It's not only that. They have the knowhow, and a top-notch engineering team. The iPhone processor were developed over the course of 15 years and grew organically to become the M1. Even if you consider other mobile processors on par with Apple's (they are not) - it will take years before they can be adapted to PCs. And as latest Intel efforts show us processors that were not designed with efficiency as a key target from the beginning cannot be easily modified to challenge the M1 either.
Even without TSMC Apple has all the cards - experience in state of the art chips, phones, tablets and PCs, from the silicon to the software, all in one company. They should do some serious slipups before someone has even a chance to challenge them.

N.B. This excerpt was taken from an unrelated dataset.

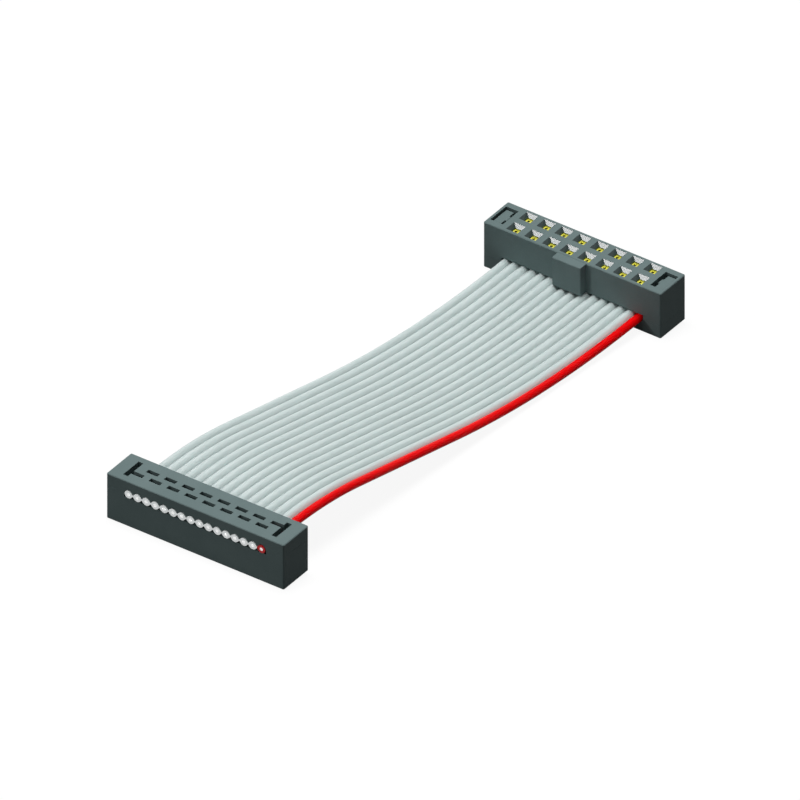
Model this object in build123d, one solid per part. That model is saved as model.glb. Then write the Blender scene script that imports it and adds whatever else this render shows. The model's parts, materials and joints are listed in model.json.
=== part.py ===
from build123d import *
import math
import os

# Flat ribbon cable with an insulation displacement socket pressed on to each end.
# Millimetres. In a connector's own frame the sockets open to +Z, the cable's middle plane is
# z = 0, the wires run along Y and leave the connector at its key side, -Y.

# Grid of the sockets
columns = 8
contact_pitch = 2.54
row_spacing = 2.54
blade_row_spacing = 1.27
wire_pitch = contact_pitch / 2
wires = 2 * columns

# Ribbon cable
wire_height = 1.05
wire_flat = 0.43
web_thickness = 0.21
conductor_width = 0.46
cut_end_proud = 0.05

# Lie of the cable. The distance is from one connector's key side to the same side of the other.
connector_distance = 76.0
connector_height_difference = 7.9
slope_angle = 13.46
upper_bend_radius = 62.2

# Connector shells
end_block = 2.54
side_wall = 0.405
cover_depth = 1.78
housing_depth = 4.62
corner_chamfer = 0.14
edge_chamfer = 0.09
cable_clearance = 0.05

# Socket holes in the mating face
mouth_width = 1.65
throat_width = 0.95
funnel_depth = 0.5
throat_depth = 0.15

# Key on the side that the cable leaves
key_width = 4.06
key_proud = 1.2
key_height = 4.0
key_chamfer = 0.08

# Slots in the back of the cover
blade_slot_width = 1.6
blade_slot_gap = 0.6
latch_slot_gap = 0.68
latch_slot_inset = 1.73
latch_slot_length = 3.16

# Latch legs of the cover, and the pockets of the housing that they snap into
leg_inset = 0.6
leg_thickness = 1.05
leg_width = 2.76
leg_recess = 0.28
leg_gap = 0.22
hook_width = 0.9
hook_reach = 0.26
hook_height = 0.7
hook_lead = 0.1
pocket_clearance = 0.08
pocket_length = 1.77

# Contact, stamped from strip
sheet_thickness = 0.2
blade_width = 1.15
blade_recess = 0.35
blade_lead_in = 0.4
fork_clearance = 0.03
grip_clearance = 0.01
channel_width = 1.2
channel_foot = 0.8
channel_height = 1.0
beam_gap = 0.34
beam_width = 0.95
tip_spread = 0.36
tip_height = 0.42
tip_recess = 0.08
contact_clearance = 0.06

# Sizes that follow
body_length = columns * contact_pitch + 2 * end_block
body_width = row_spacing + mouth_width + 2 * side_wall
fork_root = wire_height / 2 + fork_clearance
cavity_top = housing_depth - funnel_depth - throat_depth
beam_top = cavity_top - tip_recess
blade_x = -wire_pitch / 2
blade_y = blade_row_spacing / 2
pin_y = row_spacing / 2


def column_x(column):
    return (column - (columns - 1) / 2) * contact_pitch


def wire_x(wire):
    return (wire - (wires - 1) / 2) * wire_pitch


def block(x0, x1, y0, y1, z0, z1):
    """A plain block between two corners."""
    return Pos((x0 + x1) / 2, (y0 + y1) / 2, (z0 + z1) / 2) * Box(x1 - x0, y1 - y0, z1 - z0)


def ribbon_section(first, last, grow=0.0):
    """The cable's section over a run of wires: a flat and two slopes on each, and a web between.

    X is across the cable. A run that stops inside the cable is cut in the middle of a web."""
    top = wire_height / 2 + grow
    valley = web_thickness / 2 + grow
    half_flat = wire_flat / 2
    upper = []
    for wire in range(first, last + 1):
        x = wire_x(wire)
        upper += [(x - wire_pitch / 2, valley), (x - half_flat, top), (x + half_flat, top)]
    upper.append((wire_x(last) + wire_pitch / 2, valley))
    if first == 0:
        upper[0] = (wire_x(first) - top, half_flat)
    if last == wires - 1:
        upper[-1] = (wire_x(last) + top, half_flat)
    lower = [(x, -z) for x, z in reversed(upper)]
    return make_face(Polyline(upper + lower, close=True))


def both_row_places():
    """The frame of every contact: the far row faces one way and the near row is turned round."""
    places = []
    for column in range(columns):
        places.append(Pos(column_x(column), 0, 0))
        places.append(Pos(column_x(column), 0, 0) * Rot(0, 0, 180))
    return places


def blade_places():
    """Where each wire's blade stands, first wire first."""
    return [place * Pos(blade_x, blade_y, 0) for place in both_row_places()]


# Cable route in the YZ plane: level inside each connector, with two bends and a straight between.
# The lower connector's outlet is at y = 0 and the upper one's is at y = -cable_span.
cable_span = connector_distance - body_width
cable_drop = connector_height_difference + housing_depth - cover_depth
turn = math.radians(slope_angle)
both_radii = (cable_span * math.sin(turn) - cable_drop * math.cos(turn)) / (1 - math.cos(turn))
lower_bend_radius = both_radii - upper_bend_radius
slope_length = (cable_drop - both_radii * (1 - math.cos(turn))) / math.sin(turn)


def cable_route():
    """The cable's middle line, from the upper connector's cut end to the lower one's."""
    bend_end_y = -cable_span + upper_bend_radius * math.sin(turn)
    bend_end_z = cable_drop - upper_bend_radius * (1 - math.cos(turn))
    slope_end_y = bend_end_y + slope_length * math.cos(turn)
    slope_end_z = bend_end_z - slope_length * math.sin(turn)
    outlet = (0, -cable_span, cable_drop)
    bend_end = (0, bend_end_y, bend_end_z)
    slope_end = (0, slope_end_y, slope_end_z)
    level_length = body_width + cut_end_proud
    upper_level = Line((0, -cable_span - level_length, cable_drop), outlet)
    upper_bend = TangentArc([outlet, bend_end], tangent=(0, 1, 0))
    slope = Line(bend_end, slope_end)
    lower_bend = TangentArc([slope_end, (0, 0, 0)], tangent=(0, math.cos(turn), -math.sin(turn)))
    lower_level = Line((0, 0, 0), (0, level_length, 0))
    return Wire([upper_level, upper_bend, slope, lower_bend, lower_level])


def along_cable(section):
    """A section carried along the whole route."""
    start = Plane(origin=cable_route() @ 0, x_dir=(1, 0, 0), z_dir=(0, 1, 0))
    return sweep(start * section, path=cable_route())


def slit_cutters():
    """What the blades push aside: a slit each side of the conductor, out to the wire's edge."""
    reach = wire_pitch / 2
    bare = conductor_width / 2
    half_gap = sheet_thickness / 2 + contact_clearance
    slits = []
    for place in blade_places():
        for side in (-1, 1):
            low, high = sorted((side * bare, side * reach))
            slits.append(place * block(low, high, -half_gap, half_gap, -wire_height, wire_height))
    return slits


def contact():
    """A fork that straddles its wire, folded into a channel with two spring beams above."""
    plate_far = blade_y + sheet_thickness / 2
    half_blade = blade_width / 2
    half_slot = conductor_width / 2 + grip_clearance
    half_channel = channel_width / 2
    tip = -cover_depth + blade_recess
    channel_top = channel_foot + channel_height
    outline = [
        (-half_channel, channel_top),
        (half_channel, channel_top),
        (half_channel, channel_foot),
        (blade_x + half_blade, channel_foot),
        (blade_x + half_blade, tip),
        (blade_x + half_slot, tip + blade_lead_in),
        (blade_x + half_slot, fork_root),
        (blade_x - half_slot, fork_root),
        (blade_x - half_slot, tip + blade_lead_in),
        (blade_x - half_blade, tip),
        (blade_x - half_blade, channel_foot),
    ]
    sheet = make_face(Polyline(outline, close=True))
    plate = Pos(0, plate_far, 0) * extrude(Plane.XZ * sheet, sheet_thickness)
    half_gap = beam_gap / 2
    beam_outline = [
        (half_channel - sheet_thickness, channel_foot),
        (half_channel, channel_foot),
        (half_gap + sheet_thickness, beam_top - tip_height),
        (tip_spread + sheet_thickness, beam_top),
        (tip_spread, beam_top),
        (half_gap, beam_top - tip_height),
    ]
    strip = make_face(Polyline(beam_outline, close=True))
    beam = Pos(0, plate_far + beam_width, 0) * extrude(Plane.XZ * strip, beam_width)
    return plate + beam + mirror(beam, Plane.YZ)


def contact_cavity():
    """The room that one contact needs in the housing, with its hole in the mating face."""
    left = blade_x - blade_width / 2 - contact_clearance
    right = channel_width / 2 + contact_clearance
    near = blade_y - sheet_thickness / 2 - contact_clearance
    far = blade_y + sheet_thickness / 2 + beam_width + contact_clearance
    room = block(left, right, near, far, 0, cavity_top)
    throat = extrude(Pos(0, pin_y, cavity_top) * Rectangle(throat_width, throat_width), throat_depth)
    inset = (mouth_width - throat_width) / 2
    outset = inset + throat_width
    funnel = Wedge(mouth_width, funnel_depth, mouth_width, inset, inset, outset, outset,
                   align=(Align.CENTER, Align.MIN, Align.CENTER))
    return room + throat + Pos(0, pin_y, housing_depth) * Rot(-90, 0, 0) * funnel


def outer_block(z0, z1):
    """A connector's outer block between two levels."""
    plan = Rectangle(body_length, body_width)
    plan = chamfer(plan.vertices(), corner_chamfer)
    return Pos(0, 0, z0) * extrude(plan, z1 - z0)


def cable_bed():
    """The scalloped bed of the cable in the cover, a little larger than the cable."""
    section = ribbon_section(0, wires - 1, cable_clearance)
    return extrude(Plane.XZ * section, body_width / 2, both=True)


def cable_room():
    """The flat-roofed room for the cable in the housing, open at both long faces."""
    half_length = wire_x(wires - 1) + blade_width / 2 + contact_clearance
    return block(-half_length, half_length, -body_width / 2, body_width / 2,
                 0, wire_height / 2 + cable_clearance)


def leg_faces():
    """The outer and inner faces of the latch leg at the -X end."""
    outer = -body_length / 2 + leg_inset
    return outer, outer + leg_thickness


def cover():
    """Back cover that presses the cable on to the blades and latches in the housing."""
    shell = outer_block(-cover_depth, 0)
    shell = chamfer(shell.faces().sort_by(Axis.Z)[0].edges(), edge_chamfer)
    shell -= cable_bed()
    for place in blade_places():
        shell -= place * block(-blade_slot_width / 2, blade_slot_width / 2,
                               -blade_slot_gap / 2, blade_slot_gap / 2, -cover_depth, 0)
    slot_outer = -body_length / 2 + latch_slot_inset
    slot_inner = slot_outer + latch_slot_gap
    half_slot = latch_slot_length / 2
    first_blade_x = wire_x(0)
    latch_slot = block(slot_outer, slot_inner, -half_slot, half_slot, -cover_depth, 0)
    latch_slot += block(slot_inner, first_blade_x, blade_y - blade_slot_gap / 2,
                        blade_y + blade_slot_gap / 2, -cover_depth, 0)
    outer, inner = leg_faces()
    leg_top = housing_depth - leg_recess
    leg = block(outer, inner, -leg_width / 2, leg_width / 2, 0, leg_top)
    hook_outline = [
        (inner, leg_top - hook_height),
        (inner + hook_reach, leg_top - hook_height),
        (inner + hook_reach, leg_top - hook_lead),
        (inner + hook_reach - hook_lead, leg_top),
        (inner, leg_top),
    ]
    hook_face = make_face(Polyline(hook_outline, close=True))
    leg += Pos(0, hook_width / 2, 0) * extrude(Plane.XZ * hook_face, hook_width)
    for turned in (0, 180):
        shell -= Rot(0, 0, turned) * latch_slot
        shell += Rot(0, 0, turned) * leg
    return shell


def housing():
    """Socket housing with sixteen contact cavities, the key and the two latch pockets."""
    shell = outer_block(0, housing_depth)
    shell = chamfer(shell.faces().sort_by(Axis.Z)[-1].edges(), edge_chamfer)
    key = block(-key_width / 2, key_width / 2, -body_width / 2 - key_proud, -body_width / 2,
                housing_depth - key_height, housing_depth)
    key_front = key.faces().sort_by(Axis.Y)[0]
    shell += chamfer(key_front.edges(), key_chamfer)
    shell -= cable_room()
    cavity = contact_cavity()
    for place in both_row_places():
        shell -= place * cavity
    leg_outer, leg_inner = leg_faces()
    outer = leg_outer - leg_gap
    half_pocket = leg_width / 2 + leg_gap
    ledge = housing_depth - leg_recess - hook_height - pocket_clearance
    pocket = block(outer, leg_inner + pocket_clearance, -half_pocket, half_pocket,
                   0, housing_depth)
    pocket += block(outer, outer + pocket_length, -half_pocket, half_pocket,
                    ledge, housing_depth)
    for turned in (0, 180):
        shell -= Rot(0, 0, turned) * pocket
    return shell


# The lower connector stands with its sockets up, and the upper one is turned over.
lower_place = Pos(0, body_width / 2, 0)
upper_place = Pos(0, -cable_span - body_width / 2, cable_drop) * Rot(180, 0, 0)
places = {"right": lower_place, "left": upper_place}

pieces = {}
socket_housing = housing()
cable_cover = cover()
socket_contact = contact()
for side, place in places.items():
    pieces["socket_housing_" + side] = place * socket_housing
    pieces["cable_cover_" + side] = place * cable_cover
    for number, spot in enumerate(both_row_places(), start=1):
        pieces[f"contact_{side}_{number:02d}"] = place * spot * socket_contact

red_wire = wires - 1
cable = {
    "ribbon_cable": along_cable(ribbon_section(0, red_wire - 1)),
    "red_edge_wire": along_cable(ribbon_section(red_wire, red_wire)),
}
slits = [place * slit for place in places.values() for slit in slit_cutters()]
for name, whole in cable.items():
    pieces[name] = whole - slits

# At rest both connectors stand on their outer long edges, so the whole assembly leans a little.
lean = Rot(math.degrees(math.atan2(connector_height_difference, connector_distance)), 0, 0)
leaning = {name: lean * piece for name, piece in pieces.items()}
boxes = [piece.bounding_box() for piece in leaning.values()]
middle_y = (min(box.min.Y for box in boxes) + max(box.max.Y for box in boxes)) / 2
stand = Pos(0, -middle_y, -min(box.min.Z for box in boxes))

os.makedirs("parts", exist_ok=True)
for name, piece in leaning.items():
    export_step(stand * piece, f"parts/{name}.step")
print("bend radii", round(upper_bend_radius, 1), round(lower_bend_radius, 1))
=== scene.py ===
import json
import math

import bmesh
import bpy
from mathutils import Matrix, Vector


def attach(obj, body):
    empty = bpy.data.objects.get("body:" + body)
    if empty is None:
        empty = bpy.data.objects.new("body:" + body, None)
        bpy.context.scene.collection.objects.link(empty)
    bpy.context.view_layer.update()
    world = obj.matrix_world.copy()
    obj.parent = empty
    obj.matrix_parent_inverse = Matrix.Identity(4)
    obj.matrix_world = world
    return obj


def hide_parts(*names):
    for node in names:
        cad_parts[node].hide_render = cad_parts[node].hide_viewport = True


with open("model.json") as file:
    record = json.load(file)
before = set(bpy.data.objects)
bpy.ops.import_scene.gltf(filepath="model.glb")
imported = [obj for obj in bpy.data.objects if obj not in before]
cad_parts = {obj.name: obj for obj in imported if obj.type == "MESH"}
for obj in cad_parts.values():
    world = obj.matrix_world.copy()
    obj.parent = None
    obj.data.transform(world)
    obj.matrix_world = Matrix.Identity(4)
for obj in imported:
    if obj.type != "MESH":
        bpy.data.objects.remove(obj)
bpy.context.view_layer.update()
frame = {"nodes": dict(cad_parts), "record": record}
mm = 0.001


# Camera. The photograph is a parallel view of the assembly with its connectors level, and the
# part stands leaning a little on their outer edges, so the camera leans with it.

view_azimuth = math.radians(35.38)
view_elevation = math.radians(35.27)
view_width = 93.4 * mm
view_middle = Vector((0.0, -34.68 * mm, 4.32 * mm))
camera_distance = 0.6
body_width = 5.0 * mm
housing_depth = 4.62 * mm

mounts = {mount["name"]: mount for mount in frame["record"]["mounts"]}


def turned(across, along, up):
    """The rotation whose columns are these three unit vectors."""
    return Matrix((across, along, up)).transposed().to_4x4()


def connector_frame(side):
    """Places a connector's own frame: its sockets open to +Z, and its cable lies at z = 0."""
    face = mounts["mating_face_" + side]
    up = Vector(face["axis"]).normalized()
    across = Vector((1.0, 0.0, 0.0))
    origin = Vector(face["pos_m"]) - up * housing_depth
    return Matrix.Translation(origin) @ turned(across, up.cross(across), up)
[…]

Don't discount the other engineering teams. AMD is currently not too far behind (even ahead in a couple benchmarks) despite being on TSMC's previous node. It's all gonna be pretty close.
I think there is good chance, they remain at the top, for a while, but a low chance there will be a huge gap to the competitors, when they have access to the same tech stack.
The M1's speed and efficiency are mostly not the result of something ground-breakingly smart, but 5nm TSMC and a non-modular design, integrated chip platform. In other words: They played monopoly and made a huge compromise on the design front. I don't expect they could pull off another leap like that soon. The M1 isn't magic, as far as I can tell.
There is good reason to believe that’s not the case. Oh having access to TSMC 5nm to other designs would definitely help reduce the gap, but we can see from like-for-like node implementations of previous A series chips and other ARM designs that Apple has a significant lead in architecture too. M1 has some really impressive new architectural features of its own that it’s hard to imagine their competitors being able to replicate any time soon.
According to AMD you get >1.25 performance at 1/2 the power usage when chips go from 7nm to 5nm. Some of that might be architecture but when x86 gets to 5nm the difference in performance might be fairly negligible.